How can you tell you're getting better?Another burning question was how to tell I was actually getting better and whether I would ever get back to "normal". Healing completely takes time, in most cases months. In my case it was about 6 months before I could say I was back to normal. But by month 4, I could say I was mostly healed, i.e. the pain and discomfort was mostly gone, but I could still occasionally feel discomfort and mild pain which was concerning as I was afraid to get worse again. Keeping a running log certainly helps. In my case I use the Nike Running app. During my healing months (Jan-Apr) I was still able to get around 100 miles on average, which is pretty good, but I had to compromise on pace.

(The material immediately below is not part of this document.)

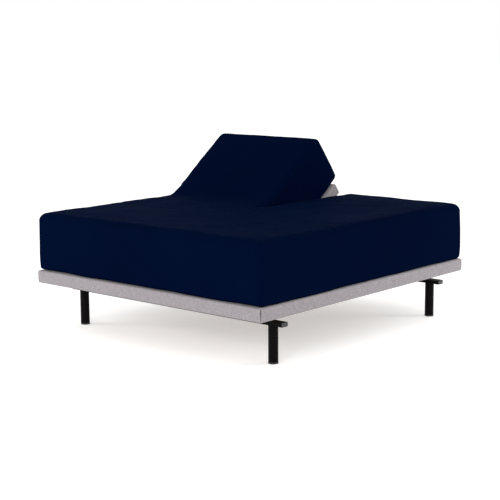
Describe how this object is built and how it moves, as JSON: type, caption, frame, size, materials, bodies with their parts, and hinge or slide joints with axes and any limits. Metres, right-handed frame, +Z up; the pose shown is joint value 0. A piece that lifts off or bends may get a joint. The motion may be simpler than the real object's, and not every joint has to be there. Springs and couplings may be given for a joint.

My average pace gradually improved getting back to normal by April:
- Jan: 9'59", Feb: 9'54", Mar: 9'24", Apr: 9'01", May: 9'03"
The pain was not completely gone by April. I still remember feeling some discomfort in June when walking barefoot. But by July/August I don't remember having any bad days. For me the ultimate proof that I was healed was to be able to run a marathon again without any pain, which I was able to do on August 28th in Mexico City!